Like many, I’ve always used cars without fully grasping the intricate workings beneath the hood. Beyond basic maintenance like air filter replacement or oil changes, the engine remained a mystery. However, a desire to understand the core technology I rely on daily sparked a journey into automotive mechanics. If you’re like me – someone who isn’t a “car guy” but is curious about what makes your vehicle tick – this guide is for you. We’ll delve into the heart of your car: the internal combustion engine.
The Inner Workings of the Internal Combustion Engine
The term “internal combustion engine” itself is quite descriptive. It signifies that the combustion of fuel and air occurs inside the engine. This controlled explosion is the driving force behind your car, generating energy that moves pistons and ultimately propels your vehicle.
This contrasts with external combustion engines, like steam engines, where fuel is burned outside the engine to heat water and create steam, which then powers the mechanism. Interestingly, despite the common perception that steam engines preceded internal combustion engines in the history of mechanized movement, the internal combustion concept actually came first. Early iterations, dating back to the 16th century, experimented with gunpowder as fuel. These atmospheric engines relied on vacuum pressure created after gunpowder explosions to move pistons, but they were inefficient and soon overshadowed by the promising advancements in steam engine technology by the 17th century.

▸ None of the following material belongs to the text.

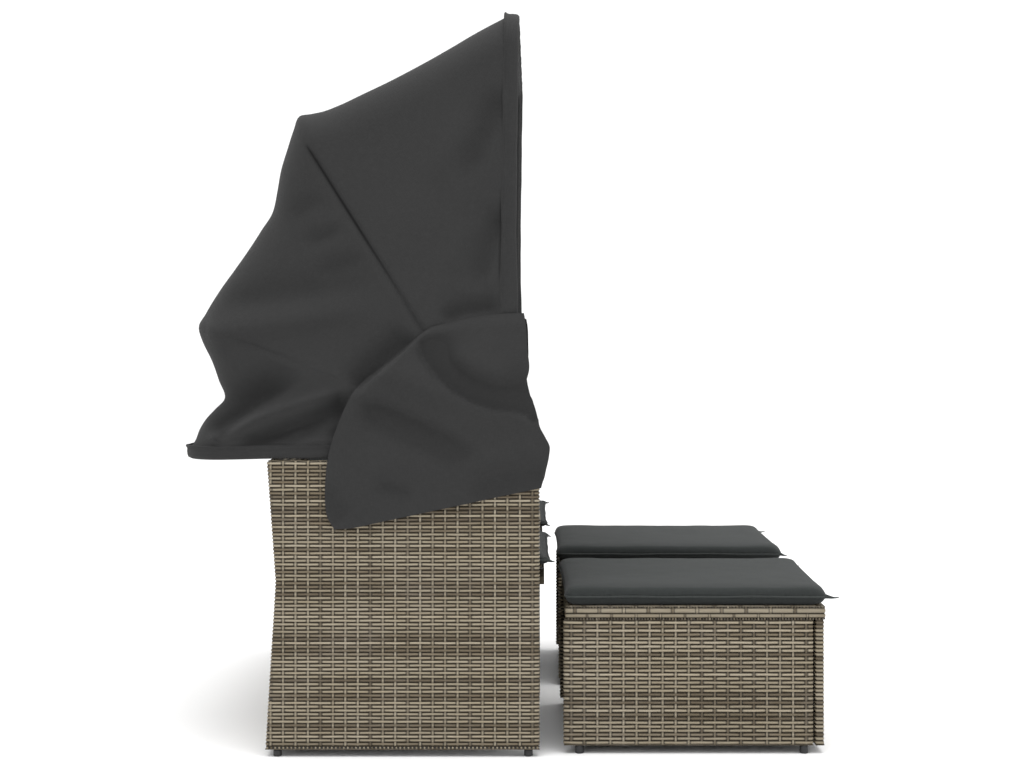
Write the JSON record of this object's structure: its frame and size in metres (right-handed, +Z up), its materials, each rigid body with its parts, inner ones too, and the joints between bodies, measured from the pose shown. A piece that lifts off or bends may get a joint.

It wasn’t until 1860 that Jean Joseph Etienne Lenoir, a Belgian inventor, patented a practical internal combustion engine. Lenoir’s engine used natural gas ignited by a nearby flame to drive a piston, a step forward but still not highly efficient. Building on Lenoir’s work, German engineers Nicolaus August Otto and Eugen Langen developed similar engines. Otto later refined his designs, culminating in the four-stroke engine in 1864. This revolutionary design, the foundation of modern car engines, remains in use today.
Exploring the Anatomy of a Car Engine: Parts Diagram Explained
Before diving into the four-stroke cycle, let’s familiarize ourselves with the key components of a car engine. Understanding these parts will provide context as we explore the engine’s operational process. Don’t worry if some terms seem unfamiliar initially; read through the entire section to get a general overview, then revisit for a deeper understanding of each part.
Engine Block (Cylinder Block): The Foundation
The engine block, often called the cylinder block, serves as the engine’s structural backbone. Typically cast from aluminum alloy (though some manufacturers still use iron), it’s essentially a solid piece of metal with hollow cylinders integrated within. These cylinders are crucial pathways where pistons move up and down. The number of cylinders is often directly related to engine power – more cylinders generally mean a more powerful engine. Beyond cylinders, the block also houses internal passages for oil and coolant circulation, essential for engine lubrication and temperature regulation.
Decoding Engine Designations: V6 and V8 Explained
The terms “V6” or “V8” refer to the engine’s cylinder configuration and quantity. Inline engines, often found in four-cylinder configurations, arrange cylinders in a straight line above the crankshaft. “Flat-four” engines are another four-cylinder layout, positioning cylinders horizontally in two banks along a central crankshaft.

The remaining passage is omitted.